Zero Company Abandons Multiplayer for Star Wars Storytelling

How a Clone Wars strategy game trades competitive features for narrative focus

Zero Company builds its entire tactical experience around a single decision: the Clone Wars story comes first, and everything else gets cut. The turn-based strategy game strips away multiplayer modes, co-op campaigns, and competitive features that define most modern strategy titles. This leaves a pure single-player experience focused entirely on delivering scripted Clone Wars scenarios.

Most strategy games hedge their bets by including both single-player campaigns and multiplayer modes. Empire at War offered galactic conquest alongside competitive skirmishes. XCOM balances story campaigns with multiplayer tactical battles. These games spread development resources across multiple modes because multiplayer extends a game’s lifespan and builds lasting communities.

Zero Company rejects this approach completely. The developers committed to single-player from the beginning, designing every system around AI opponents and predetermined narrative beats. This constraint shapes how missions unfold, how difficulty scales, and how players engage with the Clone Wars setting.

How Single-Player Focus Changes Everything

The absence of multiplayer transforms how Zero Company approaches tactical design. AI enemies follow predictable patterns that support story objectives instead of adapting to human creativity. Mission designers can script dramatic moments, control pacing, and guarantee specific emotional beats without worrying about player interference disrupting carefully planned sequences.

Each scenario serves the overarching Clone Wars narrative. Battles recreate specific moments from the animated series, complete with familiar characters making canonical decisions. The AI responds in ways that reinforce the story themes – clone troopers fighting desperately against overwhelming odds, Jedi making heroic sacrifices, separatist forces employing ruthless tactics. These scenarios lose their impact when human players ignore story context and optimize for mechanical advantages.

The mission structure benefits most from this constraint. Zero Company includes branching dialogue, environmental storytelling, and scripted events that would break in multiplayer. A mission might pause for character development, introduce new tactical elements mid-battle, or force specific strategic choices that serve narrative purposes. These design choices become impossible when accommodating multiple human players with different priorities and play styles.

The Strategic Trade-offs

Abandoning multiplayer creates immediate advantages for narrative design but introduces significant risks for long-term success. Single-player games typically maintain player interest for weeks or months, while multiplayer titles can sustain communities for years. Zero Company accepts this limitation in exchange for creative control over the player experience.

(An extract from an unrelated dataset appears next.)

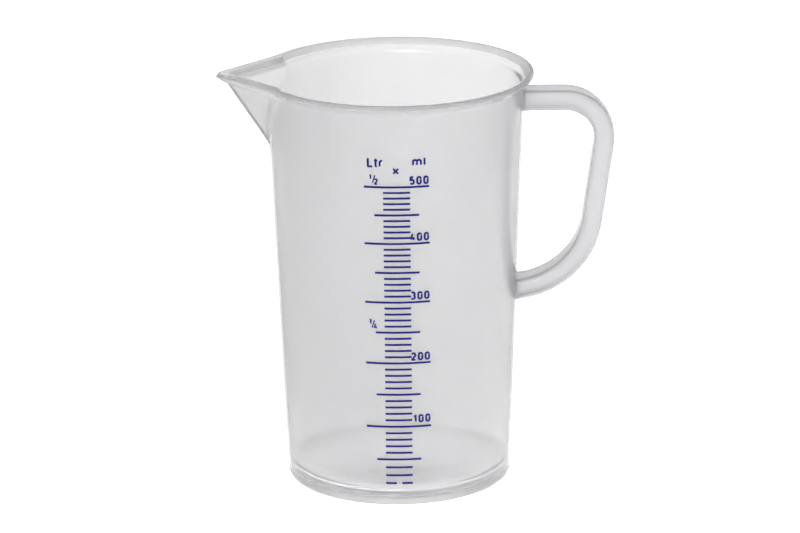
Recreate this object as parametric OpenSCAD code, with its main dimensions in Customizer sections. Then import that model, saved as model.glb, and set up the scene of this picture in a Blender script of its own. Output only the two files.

The game avoids the balance nightmare that plagues competitive strategy games. Multiplayer requires constant patches, meta adjustments, and community management as players discover exploits and optimal strategies. Zero Company can balance around AI limitations and story requirements without worrying about human creativity breaking fundamental systems.

This approach also eliminates infrastructure costs and technical complexity. No servers, matchmaking systems, or network code. The development team can focus entirely on content creation and AI programming instead of splitting attention between single-player polish and multiplayer stability.

However, the game sacrifices the social engagement that sustains modern strategy titles. Players cannot share tactical victories with friends, compete in tournaments, or create emergent stories through unpredictable multiplayer interactions. The game lives or dies on the strength of its scripted content without the safety net of player-generated experiences.

Why Clone Wars Suits This Approach

The Star Wars setting provides rich source material that supports single-player focus. The Clone Wars animated series offers hundreds of tactical scenarios, character arcs, and moral dilemmas that translate directly into turn-based missions. Players already know these characters and conflicts, creating immediate investment in predetermined outcomes.

The prequel era’s tragic inevitability reinforces the single-player structure. Everyone knows the Republic falls and the Jedi get betrayed, but the specific battles and personal struggles still create tension. Zero Company can explore these doomed conflicts with full dramatic weight because players engage with the story context instead of treating battles as abstract tactical puzzles.

Clone troopers particularly benefit from AI-driven design. Their military doctrine, unit cohesion, and expendable nature translate well into predictable enemy behaviour. The AI can represent clone tactics authentically without the chaos that human players introduce. Separatist forces work similarly – their droid armies follow logical programming that supports both gameplay mechanics and story themes.

The Verdict on Story-First Design

Zero Company’s commitment to single-player represents a clear creative vision executed without compromise. The game trades broad appeal and long-term community engagement for focused storytelling and polished tactical scenarios. This approach works when the source material provides sufficient content and the execution meets the ambitions.

The strategy succeeds if players value narrative integration over competitive challenge. Zero Company offers something specific – Clone Wars tactical scenarios that feel authentic to the source material. Players seeking online competition or emergent multiplayer stories will find nothing here, but those wanting scripted Star Wars tactical drama get exactly what the developers promised.

The game stands or falls on whether single-player Clone Wars content justifies the asking price and whether the AI provides sufficient challenge once the story concludes. Zero Company made its choice deliberately, accepting the limitations of pure single-player design in exchange for complete creative control over the Star Wars tactical experience.